Confusion. The announcement threw Eisenhower's mushrooming supporters into instant confusion.* In Manhattan, the national headquarters of the Draft Eisenhower League retired to think things over. In Chicago the news arrived just in time to interrupt a press conference announcing the merger of two Eisenhower clubs.
The first instinct of most Eisenhower backers was simply not to believe it. But Newsman Roy Roberts, an early Eisenhower booster who had predicted Ike's withdrawal just two days before, soon put a stop to such wishful thinking. In a Page One story in his Kansas City Star, he wrote: "Too many didn't believe it when Ike Eisenhower said he didn't want to be President. He didn't, and doesn't. He wasn't politicking or trying to egg on the demand."
Roberts was also one of the first to try to explain why Ike had done it: "Innately, he felt his career already had reached a climax when he received the surrender of the Hitler armies in Europe. . . . Anything after that, even the presidency, would be anticlimactic."
Capitulation. No doubt that was one of the reasons. There were, just as certainly, some others: a reluctance to electioneer against his commander-in-chief, an unwillingness to part company with his old mentor George Marshall, a distaste for the roughhouse of campaign politics. From the outset, Eisenhower's closest friends had been convinced that he would accept the nomination only if it came to him as it had come to Washington--unsought. It had become clear that that was impossible. At last week's meeting of the Republican National Committee in Washington, not one professional said he was for Eisenhower. But the best reason of all seemed to be the one that Eisenhower himself gave. As he pointed out in his letter (in words that sounded like a paraphrase of George Marshall's own convictions), generals in politics were bad for the nation and bad for the Army.
Thirty-six hours after the announcement, the Draft Eisenhower League finally gave in. National Chairman Stuart Scheftel resigned and asked all state chapters to disband. Six other members of the league's national board swung their support to Harold Stassen. Around Feb. 15, Eisenhower was expected to leave the War Department, as planned, and move on to the presidency of Columbia University.
Jubilance. Such had been Eisenhower's edge in the presidential race that all other candidates of both parties were jubilant. Candidate Stassen was encouraged enough to challenge Bob Taft in his own Ohio primary. Deweymen, who had privately feared Eisenhower more than any other rival, breathed relief and renewed confidence. So did Taftmen, more secure than ever in the affections of the party regulars.

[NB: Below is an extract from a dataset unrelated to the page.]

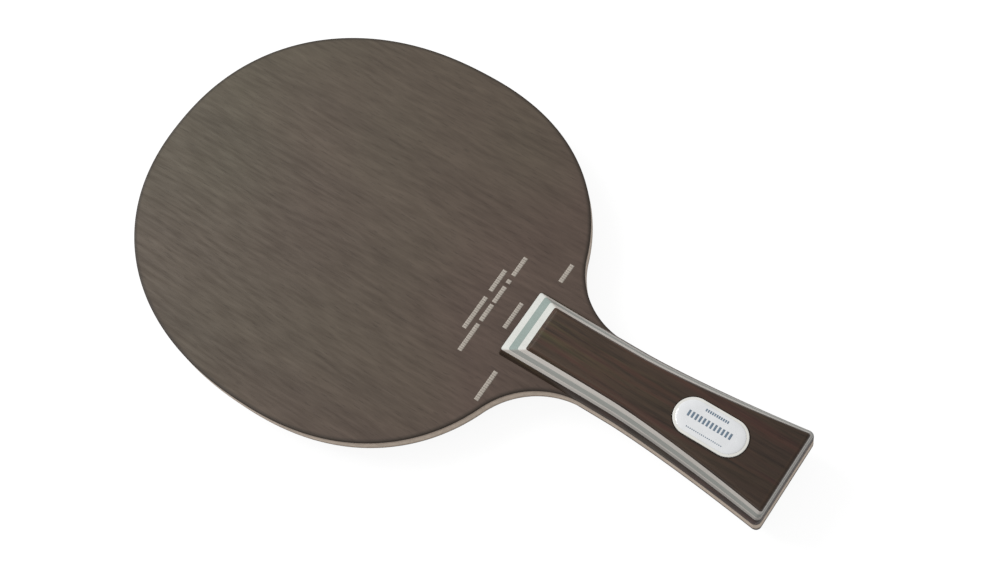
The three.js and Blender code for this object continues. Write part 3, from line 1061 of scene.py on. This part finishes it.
class BLADE_OT_stage(bpy.types.Operator):
    """Build the floor, the light and the camera"""

    bl_idname = "blade.stage"
    bl_label = "Stage"

    def execute(self, context):
        scene = context.scene
        studio = scene.studio
        target = Vector((studio.look_x, studio.look_y, BLADE_MIDDLE))
        self.build_floor(studio)
        self.build_light(scene, studio)
        camera = bpy.data.cameras.new("camera")
        camera.lens = studio.lens
        camera.sensor_width = SENSOR_WIDTH
        camera.clip_start = 0.01
        view = bpy.data.objects.new("camera", camera)
        turn = camera_turn(studio.azimuth, studio.elevation, studio.roll)
        place = target + turn.col[2] * studio.distance
        view.matrix_world = Matrix.Translation(place) @ turn.to_4x4()
        scene.collection.objects.link(view)
        scene.camera = view
        scene.view_settings.view_transform = "Standard"
        return {"FINISHED"}

    def build_floor(self, studio):
        """A square at the lowest point of the CAD box."""
        half = studio.floor_size / 2
        z = cad_box[0][2]
        corners = np.array([[-half, -half, z], [half, -half, z], [half, half, z], [-half, half, z]])
        floor = mesh_piece("floor", corners, np.array([[0, 1, 2, 3]]))
        floor.data.materials.append(floor_material(studio.floor_glow))

    def build_light(self, scene, studio):
        """An even white world and one large soft light."""
        world = bpy.data.worlds.new("studio")
        world.use_nodes = True
        background = world.node_tree.nodes["Background"]
        background.inputs["Color"].default_value = (1.0, 1.0, 1.0, 1.0)
        background.inputs["Strength"].default_value = studio.sky
        scene.world = world
        area_light("key", KEY_PLACE, (0.0, 0.0, BLADE_TOP), KEY_SIZE, studio.key_power)


class BLADE_PT_build(bpy.types.Panel):
    """Builds the blade piece by piece"""

    bl_label = "Table tennis blade"
    bl_idname = "BLADE_PT_build"
    bl_space_type = "VIEW_3D"
    bl_region_type = "UI"
    bl_category = "Blade"

    def draw(self, context):
        column = self.layout.column()
        for operator in OPERATORS:
            column.operator(operator.bl_idname)
        for group, _ in GROUPS:
            settings = getattr(context.scene, group)
            column.separator()
            for name in settings.__annotations__:
                column.prop(settings, name)


GROUPS = (
    ("blade_shape", BladeShape),
    ("handle_shape", HandleShape),
    ("badge_shape", BadgeShape),
    ("finish_colours", FinishColours),
    ("studio", Studio),
)
OPERATORS = (BLADE_OT_plies, BLADE_OT_scales, BLADE_OT_badge, BLADE_OT_print, BLADE_OT_stage)


def register():
    for name, group in GROUPS:
        bpy.utils.register_class(group)
        setattr(bpy.types.Scene, name, PointerProperty(type=group))
    for operator in OPERATORS:
        bpy.utils.register_class(operator)
    bpy.utils.register_class(BLADE_PT_build)


def unregister():
    bpy.utils.unregister_class(BLADE_PT_build)
    for operator in reversed(OPERATORS):
        bpy.utils.unregister_class(operator)
    for name, group in reversed(GROUPS):
        delattr(bpy.types.Scene, name)
        bpy.utils.unregister_class(group)


def main():
    register()
    bpy.ops.blade.plies()
    bpy.ops.blade.scales()
    bpy.ops.blade.badge()
    bpy.ops.blade.printing()
    bpy.ops.blade.stage()
    bpy.context.view_layer.update()


if __name__ == "__main__":
    main()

With Eisenhower out of the way, the long-talked-about Taft-Dewey deadlock became a real possibility. Thus the chances of the dark horses grew brighter every moment. Last week there was a sudden new interest in Michigan's Arthur Vandenberg, who had tried to take himself out of the race but who had steadily been building up prestige for himself and his party.
But the most jubilant candidate of all last week was Harry Truman. Not only did Eisenhower's withdrawal remove his most popular opponent. In high good humor he let it be known that he would not have minded another month's delay in the announcement, while GOPsters wrangled among themselves. Harry Truman was convinced that Eisenhower had helped him a lot more than Wallace had hurt him.
* Coronet magazine was even more confused. The day after Ike bowed out, radio stations were still booming out transcribed commercials for its February lead story: "Why I Like Eisenhower for President," by ex-Naval Aide Harry C. (My Three Years with Eisenhower) Butcher.